Comme transportés par ce qui se joue sous ses yeux, et s'appuyant sur un continuo sonnant plus opulent que celui de l'enregistrement Christie, Leonardo García Alarcón et la Cappella Mediterranea apportent un surcroît de dramatisme et d'énergie. Le coffret présente deux enregistrements différents de ce nouvel Atys. D'une part la vidéo de la représentation lors de sa reprise à Versailles où la caméra de Julien Condemine rend compte plutôt fidèlement de cette ode à aimer « plus que jamais en dépit des jaloux ». D'autre part le disque réalisé en studio, mais sans le Prologue.

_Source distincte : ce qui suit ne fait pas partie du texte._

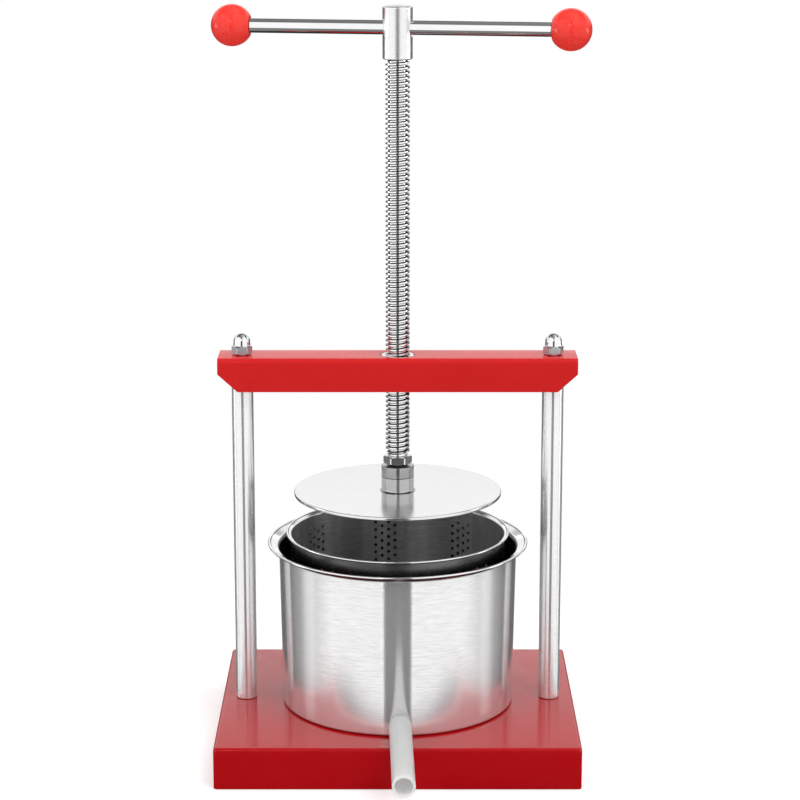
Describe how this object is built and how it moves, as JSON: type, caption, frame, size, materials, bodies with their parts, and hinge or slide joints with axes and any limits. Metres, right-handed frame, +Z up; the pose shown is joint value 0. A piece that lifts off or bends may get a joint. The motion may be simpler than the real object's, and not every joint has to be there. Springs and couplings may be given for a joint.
{
  "type": "fruit press",
  "caption": "Hand-cranked fruit press: tray base, posts and crossbeam, screw with T bar and ball knobs, swivelling plate, perforated basket and juice pot with outlet tube.",
  "frame": {"origin": "on the standing surface, under the middle of the whole press from the base's back edge to the outlet tube's end", "axes": "+Z up along the screw, -Y towards the user's side with the outlet, +X to the right seen from the outlet"},
  "size_m": [0.3082, 0.3592, 0.6228],
  "materials": {
    "red_paint": "gloss red powder coat",
    "red_plastic": "gloss moulded",
    "polished_steel": "bright plated",
    "nickel_plate": "nickel plated",
    "satin_steel": "satin",
    "brushed_steel": "brushed round the body",
    "hardened_steel": "turned, blackened",
    "bronze": "plain bearing bronze",
    "frosted_tube": "frosted, slightly translucent"
  },
  "bodies": {
    "frame": {"base": "red_paint", "crossbeam": "red_paint", "post_left": "polished_steel", "post_right": "polished_steel", "cap_nut_left": "nickel_plate", "cap_nut_right": "nickel_plate", "post_washer_left": "nickel_plate", "post_washer_right": "nickel_plate", "post_nut_left": "nickel_plate", "post_nut_right": "nickel_plate", "screw_bush": "nickel_plate"},
    "thrust": {"thrust_washer": "bronze"},
    "screw": {"press_screw": "polished_steel", "screw_head": "polished_steel", "lock_nut": "nickel_plate", "screw_foot": "hardened_steel"},
    "bar": {"handle_bar": "polished_steel", "ball_knob_left": "red_plastic", "ball_knob_right": "red_plastic"},
    "plate": {"press_plate": "satin_steel", "hub_socket": "satin_steel", "swivel_cap": "satin_steel"},
    "pot": {"juice_pot": "brushed_steel", "outlet_stub": "satin_steel", "outlet_tube": "frosted_tube"},
    "basket": {"basket": "brushed_steel"}
  },
  "joints": [
    {"name": "press_travel", "type": "slide", "parent": "frame", "child": "thrust", "axis": [0, 0, 1], "range_m": [-0.1771, 0.0561]},
    {"name": "screw_turn", "type": "hinge", "parent": "thrust", "child": "screw", "pos_m": [0, 0.05447, 0.224], "axis": [0, 0, 1], "range_deg": [-15930, 5040]},
    {"name": "plate_swivel", "type": "hinge", "parent": "thrust", "child": "plate", "pos_m": [0, 0.05447, 0.219], "axis": [0, 0, 1], "continuous": true},
    {"name": "bar_slide", "type": "slide", "parent": "screw", "child": "bar", "axis": [0.9877, -0.1564, 0], "range_m": [-0.1122, 0.1088]},
    {"name": "pot_slide", "type": "slide", "parent": "frame", "child": "pot", "axis": [0, -1, 0], "range_m": [0, 0.24]},
    {"name": "basket_turn", "type": "hinge", "parent": "pot", "child": "basket", "pos_m": [0, 0.05447, 0.0376], "axis": [0, 0, 1], "continuous": true}
  ],
  "couplings": [
    {"joint": "press_travel", "follows": "screw_turn", "m_per_rad": 0.00063662}
  ]
}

De l'un à l'autre, les forces chorales (le Chœur du Grand Théâtre de Genève ou le Chœur de chambre de Namur) et quelques chanteurs divergent. Le DVD bénéficie de la présence magnétique, en Idas, de Michael Mofidian, dont le métal sombre n'a rien à envier à celui d'Adrien Fournaison sur le CD. Gwendoline Blondeel et Sophie Junker rivalisent de présence en Iris ou en Doris. Lore Binon s'impose dans la brève Mélisse. Andreas Wolf noircit autant qu'il est possible son Célénus. Parfaite en Médée pasolinienne péremptoire et glaciale, Giuseppina Bridelli voit sa Cybèle repentante presque sauvée par la mise en scène. Les deux malheureux amants sont particulièrement touchants puisque incarnés par la toujours subtile Ana Quintans, gracieuse Sangaride, et Matthew Newlin, irradiant Atys. Scéniquement envoûtante, musicalement roborative, cette version s'inscrit sans peine au pinacle en compagnie des trois déjà existantes (Christie, Reyne et Rousset) : décidément « Atys est trop heureux ».